The jeweler asked how payment would be made and the old man stated, by cheque. "I know you need to make sure my cheque is good, so I’ll write it now and you can call the bank Monday to verify the funds and I’ll pick the ring up Monday afternoon," he said.
Monday morning, a very pissed-off jeweler phoned the old man. "There’s no money in that account."
"I know", said the old man, "but can you imagine the weekend I had?"
We always hear "the rules" from the female side. Now here are the Rules from the male side. There are our rules:-
Please note.... these are all numbered "1" ON PURPOSE!
1. Breasts are for looking at and that is why we do it. Don’t try to change that.
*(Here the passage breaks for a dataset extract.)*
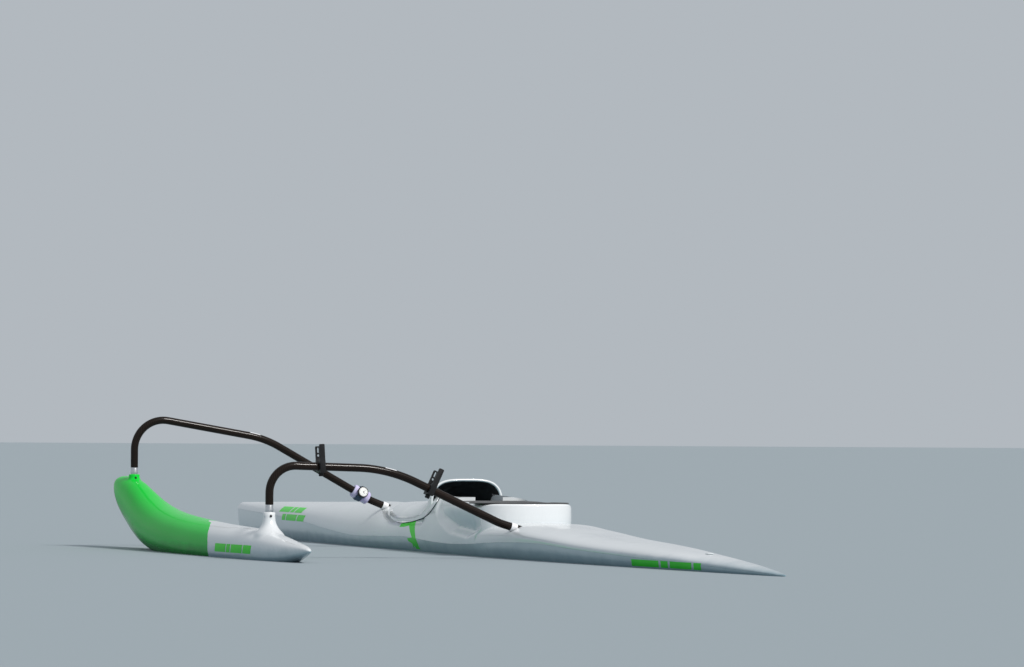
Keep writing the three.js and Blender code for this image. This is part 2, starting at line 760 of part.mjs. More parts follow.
// Paddle rests
const rear = IAKOS[1];
REST_YS.forEach((y, i) => {
  const { place, along } = onPath(rear.path, y);
  const fore = new THREE.Vector3(1, 0, 0);
  const up = new THREE.Vector3().crossVectors(along, fore).normalize();
  if (up.z < 0) up.negate();
  const frame = { x: fore, y: new THREE.Vector3().crossVectors(up, fore), z: up };
  const at = (x, z) => place.clone().addScaledVector(fore, x).addScaledVector(up, z);
  const outer = REST.gap / 2 + REST.prongThickness;
  let body = blockIn(frame, at(0, 0), new THREE.Vector3(2 * outer, REST.width, 2 * REST.block));
  for (const { side, reach } of PRONGS) {
    const x = (side * (REST.gap + REST.prongThickness)) / 2;
    const prong = new THREE.Vector3(REST.prongThickness, REST.width, reach);
    body = body.add(blockIn(frame, at(x, reach / 2), prong));
  }
  body = body.subtract(rear.bore);
  add("paddle_rest_" + (i + 1), body, moulding());
  const knobTop = REST.block + GAP;
  const down = up.clone().negate();
  const knob = rod(REST.knobRadius, knobTop, knobTop + REST.knobLength, ROUND_SIDES, place, down);
  add("rest_knob_" + (i + 1), knob, moulding());
});

// Instrument
const front = IAKOS[0];
const watchSpot = onPath(front.path, WATCH_Y);
const leaning = WATCH_FACES.dot(watchSpot.along);
const watchUp = WATCH_FACES.clone().addScaledVector(watchSpot.along, -leaning).normalize();
const foamSpot = onPath(front.path, SLEEVE.y);
const foamHalf = SLEEVE.length / 2;
const foam = rod(SLEEVE.radius, -foamHalf, foamHalf, ROUND_SIDES, foamSpot.place, foamSpot.along);
add("foam_sleeve", foam.subtract(front.bore), paint(INK.lilac, 0.9));
add(
  "watch_strap",
  sleeve(
    SLEEVE.radius + 2 * GAP,
    SLEEVE.radius + 2 * GAP + STRAP.thickness,
    -STRAP.length / 2,
    STRAP.length / 2,
    ROUND_SIDES,
    watchSpot.place,
    watchSpot.along,
  ),
  paint(INK.navy, 0.6),
);
const watchBase = SLEEVE.radius + STRAP.thickness + 3 * GAP;
add(
  "watch_case",
  rod(WATCH.radius, watchBase, watchBase + WATCH.height, ROUND_SIDES, watchSpot.place, watchUp),
  moulding(),
);
const dialBase = watchBase + WATCH.height + GAP;
add(
  "watch_dial",
  rod(WATCH.dialRadius, dialBase, dialBase + WATCH.dialHeight, ROUND_SIDES, watchSpot.place, watchUp),
  paint(INK.white, 0.3),
);

// Rudder: blade and post in one
const bladeTop = rudderForm.keel - RUDDER.topClearance;
function rudderBlade() {
  const rings = [];
  for (let r = 0; r <= RUDDER_ROWS; r++) {
    const down = r / RUDDER_ROWS;
    const chord = RUDDER.chord * (1 - RUDDER_NARROWS * down ** 1.5);
    const lead = RUDDER.ahead - RUDDER.sweep * down;
    const z = bladeTop - RUDDER.depth * down;
    const ring = [];
    for (const side of [1, -1]) {
      for (let i = 0; i < FOIL_POINTS; i++) {
        const along = side === 1 ? i / FOIL_POINTS : 1 - i / FOIL_POINTS;
        const half = i ? Math.max(RUDDER.thickness * (1 - RUDDER_THINS * down) * foil(along), GAP) : 0;
        ring.push(new THREE.Vector3(RUDDER_X + lead - chord * along, side * half, z));
      }
    }
    rings.push(ring);
  }
  return loft(rings);
}

// Half thickness of a symmetrical foil of unit thickness, from its nose at 0 to its tail at 1
function foil(along) {
  const terms = [[0.5, 1.48], [1, -0.63], [2, -1.76], [3, 1.42], [4, -0.51]];
  return terms.reduce((sum, [power, factor]) => sum + factor * along ** power, 0);
}

const postTop = rudderForm.crown - POST.belowDeck;
const post = rod(POST.radius, bladeTop - POST.sunkInBlade, postTop, ROUND_SIDES, rudderAxis);
add("rudder", rudderBlade().add(post), gelcoat());

const bearingLow = rudderForm.keel + BEARING.aboveKeel;
const bearingHigh = postTop - BEARING.belowPostTop;
add(
  "rudder_bearing",
  sleeve(BEARING.inner, BEARING.outer, bearingLow, bearingHigh, ROUND_SIDES, rudderAxis),
  paint(INK.grey, 0.5),
);
const capBase = rudderForm.crown + CAP.lift;
const capStem = rod(CAP.stem, postTop + CAP.overPost, capBase, ROUND_SIDES, rudderAxis);
const capHead = rod(CAP.radius, capBase, capBase + CAP.thickness, ROUND_SIDES, rudderAxis);
add("rudder_cap", capStem.add(capHead), gelcoat());

// Foot pedals on a fixed cross rod between two brackets
const across = new THREE.Vector3(0, 1, 0);
const upright = { x: new THREE.Vector3(1, 0, 0), y: across, z: new THREE.Vector3(0, 0, 1) };
const axleAt = new THREE.Vector3(PEDAL.x, 0, PEDAL.z);
const axleHalf = FOOTWELL.halfWidth - 4 * GAP;
const axleBore = rod(PEDAL_AXLE_RADIUS + GAP, -2 * axleHalf, 2 * axleHalf, ROUND_SIDES, axleAt, across);
add(
  "pedal_axle",
  rod(PEDAL_AXLE_RADIUS, -axleHalf, axleHalf, ROUND_SIDES, axleAt, across),
  paint(INK.silver, 0.35, 0.9),
);
for (const [name, side] of [["port", 1], ["starboard", -1]]) {
  const middle = side * (PEDAL.gapFromCentre + PEDAL.width / 2);
  const plate = blockIn(
    upright,
    new THREE.Vector3(PEDAL.x, middle, PEDAL.z + PEDAL.height / 2),
    new THREE.Vector3(PEDAL.thickness, PEDAL.width, PEDAL.height),
  );
  const hubAt = new THREE.Vector3(PEDAL.x, middle, PEDAL.z);
  const hub = rod(PEDAL.hubRadius, -PEDAL.width / 2, PEDAL.width / 2, ROUND_SIDES, hubAt, across);
  add("pedal_" + name, plate.add(hub).subtract(axleBore), moulding());
  const outer = FOOTWELL.halfWidth - GAP - BRACKET.thickness / 2;
  const bracket = blockIn(
    upright,
    new THREE.Vector3(PEDAL.x, side * outer, FOOTWELL.floor + GAP + BRACKET.height / 2),
    new THREE.Vector3(BRACKET.length, BRACKET.thickness, BRACKET.height),
  );
  add("pedal_bracket_" + name, bracket.subtract(axleBore), moulding());
}

export default canoe;
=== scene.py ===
"""A one-person racing outrigger canoe: its surfaces, finishes and fittings.

Shapes are worked out in millimetres (+X to the bow, +Y to port, +Z up, origin amidships at the
waterline) and become metres when a mesh is made.
"""
import math
from types import SimpleNamespace as Sizes

import bmesh
import bpy
import numpy as np
from mathutils import Matrix, Vector


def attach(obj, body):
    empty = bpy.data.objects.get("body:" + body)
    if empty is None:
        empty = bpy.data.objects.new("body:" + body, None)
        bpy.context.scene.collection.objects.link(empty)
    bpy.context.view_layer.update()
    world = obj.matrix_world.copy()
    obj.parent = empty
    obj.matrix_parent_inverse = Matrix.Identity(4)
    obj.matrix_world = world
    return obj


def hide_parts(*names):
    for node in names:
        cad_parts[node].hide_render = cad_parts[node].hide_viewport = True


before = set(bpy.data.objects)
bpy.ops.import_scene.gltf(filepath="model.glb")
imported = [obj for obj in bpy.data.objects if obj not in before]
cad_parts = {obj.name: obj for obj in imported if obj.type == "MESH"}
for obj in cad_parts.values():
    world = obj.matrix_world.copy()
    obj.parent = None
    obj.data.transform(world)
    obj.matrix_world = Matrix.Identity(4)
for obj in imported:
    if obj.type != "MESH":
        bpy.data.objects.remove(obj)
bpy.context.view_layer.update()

MM = 0.001
FORE, PORT, UP = Vector((1, 0, 0)), Vector((0, 1, 0)), Vector((0, 0, 1))
SIDES = ((1, "port"), (-1, "starboard"))

# Camera: place, direction and lens
IMAGE_WIDTH = 1024
FOCAL_PIXELS = 4390.8
SENSOR_WIDTH = 36.0
VIEW_DEPTH = (0.05, 3000)
CAMERA_AT = Vector((-15.484, 5.232, 0.401))
HEADING, PITCH, ROLL = (math.radians(angle) for angle in (19.282, 1.442, 0.32))


def link_object(name, data):
    obj = bpy.data.objects.new(name, data)
    bpy.context.scene.collection.objects.link(obj)
    return obj


def make_camera():
    """The camera looks forward, turned from +X towards -Y by its heading."""
    level = math.cos(PITCH)
    forward = Vector((math.cos(HEADING) * level, -math.sin(HEADING) * level, math.sin(PITCH)))
    right = Vector((-math.sin(HEADING), -math.cos(HEADING), 0))
    up = right.cross(forward)
    rolled_right = right * math.cos(ROLL) + up * math.sin(ROLL)
    rolled_up = up * math.cos(ROLL) - right * math.sin(ROLL)
    data = bpy.data.cameras.new("camera")
    data.sensor_width = SENSOR_WIDTH
    data.lens = FOCAL_PIXELS / IMAGE_WIDTH * SENSOR_WIDTH
    data.clip_start, data.clip_end = VIEW_DEPTH
    camera = link_object("camera", data)
    turn = Matrix((rolled_right, rolled_up, -forward)).transposed().to_4x4()
    camera.matrix_world = Matrix.Translation(CAMERA_AT) @ turn
    bpy.context.scene.camera = camera


make_camera()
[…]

1. Learn to work the toilet seat. You’re a big girl. If its up, put it down. We need it up, you need it down. You don’t hear us complaining about you leaving it down.
1. Saturday = Sports. Its like the full moon or the changing of the tides. Let it be.
1. Shopping is NOT a sport. and no, we are never going to think of it that way.
1. Crying is blackmail.
1. Ask for what you want. Let us be clear on this one: subtle hints do not work! strong hints do not work! obvious hints do not work! Just say it!
1. Yes and No are perfectly acceptable answers to almost every question.
1. come to us with a problem only if you want help solving it. That’s what we do. Sympathy is what your girlfriends are for.
1. A headache that lasts for 17 months is a problem.
See a doctor.
1. Anything we said 6 months ago is inadmissible in an argument. In fact, all comments become null and void after 7 days.
1. If you think you are fat, you probably are. Don’t ask us.
1. if something we said can be interpreted two ways, and one of the ways makes you sad or angry, we meant the other one.
1. you can either ask us to do something or tell us how you want it done. Not both. If you already know best how to do it, just do it yourself.
1. whenever possible, please say whatever you have to say during commercials.
1. Christopher Columbus did not need directions and neither do we.
1. ALL men see in only 16 colours, like Windows default settings. Peach, for example, is a fruit, not a colour. Pumpkin is also a fruit.
We have no idea what Mauve is.
1. If it itches, it will be scratched. We do that.
1. if we ask what is wrong and you say "nothing’, we will act like nothings wrong. We know you are lying, but it is just not worth the hassle.
1. If you ask a question you don’t want an answer to, expect an answer you don’t want to hear.
1. When we have to go somewhere, absolutely anything you wear is fine. Really.
1. Don’t ask us what we are thinking about unless you are prepared to discuss such topics and Sex, Sport, or Cars.
1. You have enough clothes.
1. You have too many shoes.
1. I am in shape. Round is a shape.
1. Thank you for reading this; Yes, I know, I have to sleep on the couch tonight, but did you know men really don’t mind that, its like camping.
Pass this to as many men as you can - to give them a laugh.
Pass this to as many women as you can - to give them an education.
When Britain was an empire it was ruled by an emperor.
When it was a kingdom it was ruled by a king.
Now it is a country is is ruled by ..... Tony Blair.
Sam. wrote:When Britain was an empire it was ruled by an emperor.
When it was a kingdom it was ruled by a king.
Now it is a country is is ruled by ..... Tony Blair.
Just Silver wrote:I think every guy should massage their prostate at least once
mdemaz wrote:2 blind men walked into a bar because they never saw it coming.